Read:  August 6, 2020

4 Stars



Tuesday, August 4, 2020

Books Set in North America, United States, Philadelphia and New York City

Oreo, by Fran Ross (1974)

 

What’s not to love about a novel that, within its first few pages contains the following: 

 

There is no weather per se in this book.  …  Assume whatever season you like throughout.  Summer makes the most sense …  That way pages do not have to be used up describing people taking off and putting on overcoats.

 

This novel is a very funny novel about relations between African-Americans and Jews.  Fran Ross (1935 ~ 1985) was the daughter of a Jewish father and an African-American mother.  She had also been a comedy writer for Richard Pryor, hence, her humor in this book.

 

The heroine of the novel is also the daughter of a Jewish father and Black mother.  Although her given name was Christine Clark, she was known by family and friends as Oreo.  Ostensibly, it was because her grandmother called her Oriole after the bird.  But, of course, this is a nod to the fact that the name is also a racial slur.

 

Her parent’s marriage causes concern on both sides of the family.  Oreo is raised by her maternal grandmother after her father deserts the family, but not before he leaves his legacy of Yiddish words and phrases, and her mother travels with a theater troupe.

 

When she reaches of age, Oreo sets off for New York City to find her father and his new family.  This book is hard to describe, as it is written in such a humorous manner, complete with graphs, tables and mathematical equations.  It addresses heavy issues on race relations and is quite relevant in todays atmosphere.

 

Read:  August 3, 2020

 

5 Stars

Monday, August 3, 2020

Books Set in Europe: The Netherlands, Amsterdam

House on Endless Waters, by Emuna Elon (2016)

The novel begins when the well-known Israeli author, Yoel Blum, is boarding an airplane.  Right from the beginning, we realize that his is not really a likable character.  He is a bit of a snob, and he has trouble interacting well with people.  At some point in the novel, he acknowledges that he is not sure that he married for love, rather than convenience.

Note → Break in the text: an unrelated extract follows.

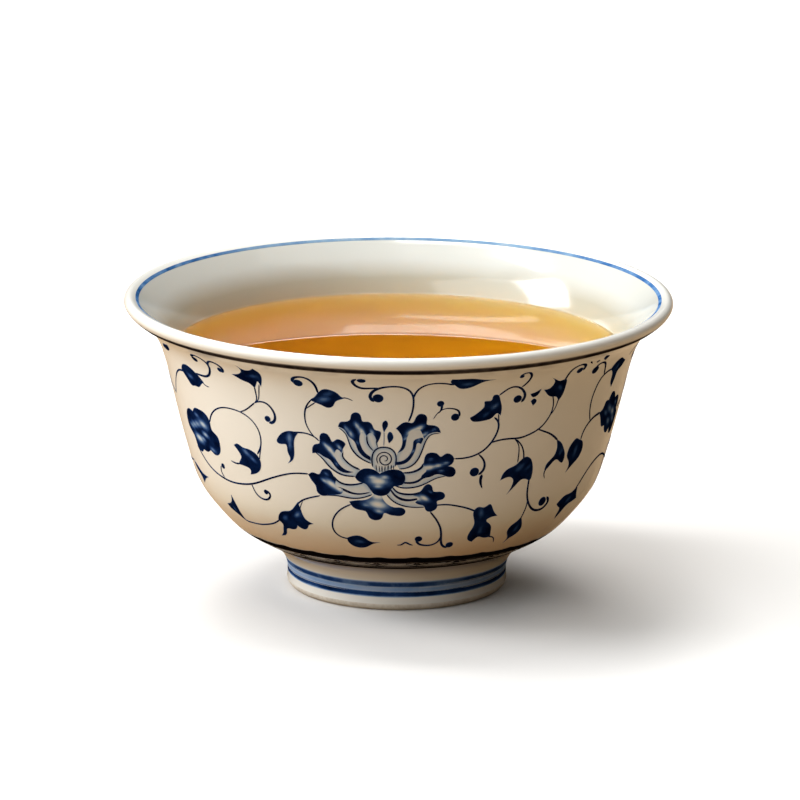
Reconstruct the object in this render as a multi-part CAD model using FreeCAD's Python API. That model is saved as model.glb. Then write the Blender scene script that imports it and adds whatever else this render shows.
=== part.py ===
"""Porcelain tea bowl with a flared rim, on a foot ring: glazed, banded in cobalt and filled with tea.

Millimetres, +Z up. The origin is the centre of the circle on which the foot ring stands.
Every piece is turned about Z from a section drawn in the XZ plane, as (radius, height).
"""
import FreeCAD, Part
import math
import os

# Outer form
RIM_RADIUS = 45.0
HEIGHT = 48.95
LIP_RADIUS = 1.0            # rounding of the lip's edge, to the glazed surface
LIP_OUTER_SLOPE = 41.0      # degrees above the horizontal, where the wall meets the lip
LIP_INNER_SLOPE = 35.0

# Foot ring
FOOT_RADIUS = 18.15
FOOT_BORE_RADIUS = 15.2
RECESS_HEIGHT = 4.4         # glazed underside of the bowl, inside the foot ring
RECESS_FILLET = 1.0
BARE_RIM_HEIGHT = 1.2       # the foot's unglazed rim
RIM_ROUND_OUT = 1.2
RIM_ROUND_IN = 0.9

# Coat and filling
GLAZE = 0.4
TEA_LEVEL = 40.15

# Wall between the bare rim of the foot and the lip, on the glazed surface
OUTER_WALL = [
    (18.05, 2.9), (18.7, 5.3), (20.4, 7.25), (22.8, 8.75), (26.9, 11.25), (29.8, 14.25),
    (32.6, 18.15), (34.4, 23.15), (36.0, 29.15), (37.4, 35.05), (38.7, 40.05), (40.5, 43.7),
    (42.6, 45.55),
]
# Inside of the bowl from the lip down to the middle of the floor, on the glazed surface
INNER_WALL = [
    (41.6, 47.35), (39.5, 45.3), (37.6, 42.6), (36.3, 39.6), (35.1, 35.0), (33.8, 29.5),
    (32.1, 23.8), (29.6, 18.6), (26.0, 14.3), (20.6, 10.9), (12.6, 8.4), (5.0, 7.45),
]
FLOOR_HEIGHT = 7.35

# Heights that part the coat outside the bowl into bands, from the foot up to the lip
OUTER_BANDS = [
    ("foot_glaze_lower", BARE_RIM_HEIGHT, 2.45),
    ("foot_line_lower", 2.45, 3.35),
    ("foot_wash_band", 3.35, 4.0),
    ("foot_line_upper", 4.0, 4.9),
    ("foot_glaze_upper", 4.9, 8.4),
    ("border_band", 8.4, 11.0),
    ("outer_glaze", 11.0, 46.2),
    ("outer_rim_line", 46.2, 46.7),
]
LIP_OUTER_END = 46.7
LIP_INNER_END = 48.55
INNER_LINE_END = 48.3

AXIS = FreeCAD.Vector(0, 0, 1)
ORIGIN = FreeCAD.Vector(0, 0, 0)


def at(radius, height):
    """A point of a section."""
    return FreeCAD.Vector(radius, 0, height)


def heading(degrees):
    """A unit direction in the section's plane, turned up from outwards."""
    angle = math.radians(degrees)
    return at(math.cos(angle), math.sin(angle))


def line(start, end):
    return Part.LineSegment(start, end).toShape()


def arc(centre, radius, start_degrees, end_degrees):
    """An arc of a section, from one heading to another about its centre."""
    middle_degrees = (start_degrees + end_degrees) / 2
    points = [centre + heading(turn) * radius for turn in (start_degrees, middle_degrees, end_degrees)]
    return Part.Arc(*points).toShape()


def smooth_curve(points, first_tangent, last_tangent):
    curve = Part.BSplineCurve()
    curve.interpolate(Points=points, InitialTangent=first_tangent,
                      FinalTangent=last_tangent, Scale=False)
    return curve


def set_back(curve, count, side):
    """The curve that lies one coat behind another: side is +1 for its left and -1 for its right."""
    points = []
    for step in range(count + 1):
        parameter = curve.FirstParameter + (curve.LastParameter - curve.FirstParameter) * step / count
        along = curve.tangent(parameter)[0]
        square = at(-along.z, along.x) * side
        points.append(curve.value(parameter) + square * GLAZE)
    return smooth_curve(points, curve.tangent(curve.FirstParameter)[0], curve.tangent(curve.LastParameter)[0])


def parameter_at(curve, height):
    """Where a curve that only rises, or only falls, passes a height."""
    low, high = curve.FirstParameter, curve.LastParameter
    rises = curve.value(high).z > curve.value(low).z
    for _ in range(60):
        middle = (low + high) / 2
        if (curve.value(middle).z < height) == rises:
            low = middle
        else:
            high = middle
    return (low + high) / 2


def turned(edges):
    """The solid turned about Z from a closed section."""
    face = Part.Face(Part.Wire(Part.__sortEdges__(edges)))
    solid = face.revolve(ORIGIN, AXIS, 360)
    return Part.Solid(solid.Shells[0]) if solid.ShapeType != "Solid" else solid


def coat_between(glazed, biscuit, start, end):
    """One band of the coat between two parameters of its glazed curve."""
    biscuit_start = biscuit.parameter(glazed.value(start))
    biscuit_end = biscuit.parameter(glazed.value(end))
    return turned([
        glazed.toShape(start, end),
        line(glazed.value(end), biscuit.value(biscuit_end)),
        biscuit.toShape(biscuit_start, biscuit_end),
        line(biscuit.value(biscuit_start), glazed.value(start)),
    ])


# Curves of the section: the glazed surface, and the biscuit one coat behind it
lip_centre = at(RIM_RADIUS - LIP_RADIUS, HEIGHT - LIP_RADIUS)
lip_start = LIP_OUTER_SLOPE - 90
lip_end = LIP_INNER_SLOPE + 90
outer_end = lip_centre + heading(lip_start) * LIP_RADIUS
inner_start = lip_centre + heading(lip_end) * LIP_RADIUS

outer_points = [at(FOOT_RADIUS, BARE_RIM_HEIGHT)] + [at(*point) for point in OUTER_WALL] + [outer_end]
outer = smooth_curve(outer_points, AXIS, heading(LIP_OUTER_SLOPE))
outer_biscuit = set_back(outer, 40, 1)

inner_points = [inner_start] + [at(*point) for point in INNER_WALL] + [at(0, FLOOR_HEIGHT)]
inner = smooth_curve(inner_points, heading(LIP_INNER_SLOPE + 180), heading(180))
inner_biscuit = set_back(inner, 40, 1)

biscuit_lip = arc(lip_centre, LIP_RADIUS - GLAZE, lip_start, lip_end)
glazed_lip = arc(lip_centre, LIP_RADIUS, lip_start, lip_end)

# The bowl stands on the foot ring in the plane of the biscuit's underside
seat_height = RECESS_HEIGHT + GLAZE
seat_parameter = parameter_at(outer_biscuit, seat_height)
seat_edge = outer_biscuit.value(seat_parameter)


def bowl_body():
    """The thrown bowl without its coat, down to its seat on the foot ring."""
    return turned([
        outer_biscuit.toShape(seat_parameter, outer_biscuit.LastParameter),
        biscuit_lip,
        inner_biscuit.toShape(),
        line(inner_biscuit.value(inner_biscuit.LastParameter), at(0, seat_height)),
        line(at(0, seat_height), seat_edge),
    ])


def foot_ring():
    """The ring under the bowl, whose bare rounded rim comes out flush with the coat."""
    bore = FOOT_BORE_RADIUS + GLAZE
    biscuit_start = outer_biscuit.value(outer_biscuit.FirstParameter)
    round_in = at(FOOT_BORE_RADIUS + RIM_ROUND_IN, RIM_ROUND_IN)
    round_out = at(FOOT_RADIUS - RIM_ROUND_OUT, RIM_ROUND_OUT)
    return turned([
        line(seat_edge, at(bore, seat_height)),
        line(at(bore, seat_height), at(bore, BARE_RIM_HEIGHT)),
        line(at(bore, BARE_RIM_HEIGHT), at(FOOT_BORE_RADIUS, BARE_RIM_HEIGHT)),
        line(at(FOOT_BORE_RADIUS, BARE_RIM_HEIGHT), at(FOOT_BORE_RADIUS, RIM_ROUND_IN)),
        arc(round_in, RIM_ROUND_IN, 180, 270),
        line(at(round_in.x, 0), at(round_out.x, 0)),
        arc(round_out, RIM_ROUND_OUT, 270, 360),
        line(at(FOOT_RADIUS, BARE_RIM_HEIGHT), biscuit_start),
        outer_biscuit.toShape(outer_biscuit.FirstParameter, seat_parameter),
    ])


def base_glaze():
    """The coat of the recess inside the foot ring, which fills its corner to a fillet."""
    bore = FOOT_BORE_RADIUS + GLAZE
    fillet = at(FOOT_BORE_RADIUS - RECESS_FILLET, RECESS_HEIGHT - RECESS_FILLET)
    return turned([
        line(at(0, seat_height), at(0, RECESS_HEIGHT)),
        line(at(0, RECESS_HEIGHT), at(fillet.x, RECESS_HEIGHT)),
        arc(fillet, RECESS_FILLET, 90, 0),
        line(at(FOOT_BORE_RADIUS, fillet.z), at(FOOT_BORE_RADIUS, BARE_RIM_HEIGHT)),
        line(at(FOOT_BORE_RADIUS, BARE_RIM_HEIGHT), at(bore, BARE_RIM_HEIGHT)),
        line(at(bore, BARE_RIM_HEIGHT), at(bore, seat_height)),
        line(at(bore, seat_height), at(0, seat_height)),
    ])


def lip_glaze():
    """The coat over the lip, from the dark line under it to the blue line inside it."""
    outer_cut = parameter_at(outer, LIP_OUTER_END)
    inner_cut = parameter_at(inner, LIP_INNER_END)
    outer_biscuit_cut = outer_biscuit.parameter(outer.value(outer_cut))
    inner_biscuit_cut = inner_biscuit.parameter(inner.value(inner_cut))
    return turned([
        outer.toShape(outer_cut, outer.LastParameter),
        glazed_lip,
        inner.toShape(inner.FirstParameter, inner_cut),
        line(inner.value(inner_cut), inner_biscuit.value(inner_biscuit_cut)),
        inner_biscuit.toShape(inner_biscuit.FirstParameter, inner_biscuit_cut),
        biscuit_lip,
        outer_biscuit.toShape(outer_biscuit_cut, outer_biscuit.LastParameter),
        line(outer_biscuit.value(outer_biscuit_cut), outer.value(outer_cut)),
    ])


def inner_glaze():
    """The coat of the bowl's inside below the blue line, floor and all."""
    start = parameter_at(inner, INNER_LINE_END)
    biscuit_start = inner_biscuit.parameter(inner.value(start))
    floor = inner.value(inner.LastParameter)
    biscuit_floor = inner_biscuit.value(inner_biscuit.LastParameter)
    return turned([
        inner.toShape(start, inner.LastParameter),
        line(floor, biscuit_floor),
        inner_biscuit.toShape(biscuit_start, inner_biscuit.LastParameter),
        line(inner_biscuit.value(biscuit_start), inner.value(start)),
    ])


def tea():
    """The tea, which fills the glazed inside up to its level."""
    edge = parameter_at(inner, TEA_LEVEL)
    return turned([
        inner.toShape(edge, inner.LastParameter),
        line(at(0, FLOOR_HEIGHT), at(0, TEA_LEVEL)),
        line(at(0, TEA_LEVEL), inner.value(edge)),
    ])


def all_pieces():
    pieces = {
        "bowl_body": bowl_body(),
        "foot_ring": foot_ring(),
        "base_glaze": base_glaze(),
        "lip_glaze": lip_glaze(),
        "inner_glaze": inner_glaze(),
        "tea": tea(),
    }
    line_start = parameter_at(inner, LIP_INNER_END)
    line_end = parameter_at(inner, INNER_LINE_END)
    pieces["inner_rim_line"] = coat_between(inner, inner_biscuit, line_start, line_end)
    for name, low, high in OUTER_BANDS:
        start, end = parameter_at(outer, low), parameter_at(outer, high)
        pieces[name] = coat_between(outer, outer_biscuit, start, end)
    return pieces


os.makedirs("parts", exist_ok=True)
for name, shape in all_pieces().items():
    shape.exportStep("parts/" + name + ".step")
    print(f"{name}: {shape.ShapeType} valid {shape.isValid()} volume {shape.Volume:.1f} mm3")
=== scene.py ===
"""A handleless porcelain teacup with a flared rim, painted in cobalt blue scrollwork and filled with tea.

The turned pieces follow one meridian, and the painting is laid out on the unrolled wall: degrees round the
bowl from the middle of its front, and millimetres up the wall from the foot of the border.
"""
import math
import bpy
import numpy as np
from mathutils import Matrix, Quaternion, Vector, geometry


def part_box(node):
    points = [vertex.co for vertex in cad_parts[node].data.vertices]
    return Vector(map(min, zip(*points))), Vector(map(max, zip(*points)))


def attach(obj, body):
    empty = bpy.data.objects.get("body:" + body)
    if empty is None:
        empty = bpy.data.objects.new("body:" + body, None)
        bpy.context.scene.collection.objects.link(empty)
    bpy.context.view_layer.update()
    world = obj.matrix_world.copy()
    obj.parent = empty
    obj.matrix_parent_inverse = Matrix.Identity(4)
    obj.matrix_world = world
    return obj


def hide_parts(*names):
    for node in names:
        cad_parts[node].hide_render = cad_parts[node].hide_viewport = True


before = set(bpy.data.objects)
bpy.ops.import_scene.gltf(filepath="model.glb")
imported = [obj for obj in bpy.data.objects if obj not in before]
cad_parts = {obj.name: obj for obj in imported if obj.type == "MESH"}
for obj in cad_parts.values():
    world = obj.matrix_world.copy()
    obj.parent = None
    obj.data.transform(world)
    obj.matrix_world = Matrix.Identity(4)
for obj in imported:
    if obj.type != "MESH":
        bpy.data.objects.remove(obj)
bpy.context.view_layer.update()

MM = 0.001

# Turned pieces, in millimetres
SEGMENTS = 384              # round a turned piece
COAT = 0.35                 # thickness of the glaze as it is drawn
WALL_SPACING = 0.5          # between rings along a turned surface
LIP_RADIUS = 1.0
FLOOR_HEIGHT = 7.35         # of the glazed inside, at its middle
RIM_ROUND_OUT = 1.2         # rounding of the bare rim of the foot
RIM_ROUND_IN = 0.9
FOOT_BORE_RADIUS = 15.2
BARE_RIM_TOP = 4.2          # how far the foot's clay goes up inside the coat
RECESS_FILLET = 1.0
UNDERSIDE_COAT = 0.4        # thickness of the glaze under the bowl
CLAY_TOP = 48.2             # where the clay ends inside the glaze of the lip
CURVE_SPACING = 0.05        # of the points on the meridian
CLAY_SPACING = 1.5          # between rings on the hidden clay
LIP_SPACING = 0.12          # between rings round the lip
BACK_STEP = 4               # the hidden back of a band of glaze has every fourth ring of its front
SHORT_BAND = 12             # a band with no more rings than this keeps them all
CLAY_NEAR = 0.01            # how close the clay's inside comes to the axis before its last ring
CEILING_RINGS = 12          # of the recess in the foot
BORE_RINGS = 5
AXIS_REACH = 0.01           # a ring smaller than this is one point on the axis
SHARP_ANGLE = 40            # degrees between faces at which an edge is sharp
NEAR = 0.001                # how close a cut comes to the crest of the lip or to the axis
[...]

Regardless, his latest book is being published in the Netherlands and he is traveling to Amsterdam to promote his book.  He has mixed feelings about this trip because his mother had always told him he should never, ever go to Amsterdam.  Although he was born in Amsterdam during World War II, he and his family never returned.  His mother is now deceased, but he wants to keep his promise to her not to go.

While in Amsterdam, he goes to one of the Jewish museums and observes a movie clip that shows his mother holding a baby, along with his father (who perished in the War) and his older sister, Nettie.  Upon his return to Israel, he discussed what he had seen with his sister.  He tells her that he recognized his family, but the baby doesn’t look like him.  Soon after, he feels compelled to return to Amsterdam to search out his background.

The novel mixes the past and present as Yoel seeks out information of his family.  He decides to use his search for his identity as the basis for his next novel.  At times the past and present blur.  He seeks out the building where his family once had a small apartment.  The building is now a rather seedy hotel, but Yoel decides to rent a room.  He decides to use his search for identity as his next 

Yoel visits the local synagogue and eventually meets a man about his age who confides that he was a child of Jewish parents who were hidden by a Christian family during the War.  This man has only recently confronted his past with the life he lived for most of his life.

As Blum takes notes for his next novel, he imagines his family life in the building of a wealthy Jewish banker, and the banker’s daughter and her family.  All are in denial of what is happening during the War until it is nearly too late.

This novel also reads like a travel map of Amsterdam.  Streets and buildings are vividly described.

The reader can easily guess early on the punchline of the novel, but the payoff comes too late.  SPOILER ALERT:  Yoel is not the biological child of his mother.  Their neighbors switched their son with Yoel’s mother on the pretext that they would soon be following them to Palestine.  Still, it was a fast read, and not many Holocaust novels address the non-Jewish Dutch families who were willing to hide and safe Jewish children.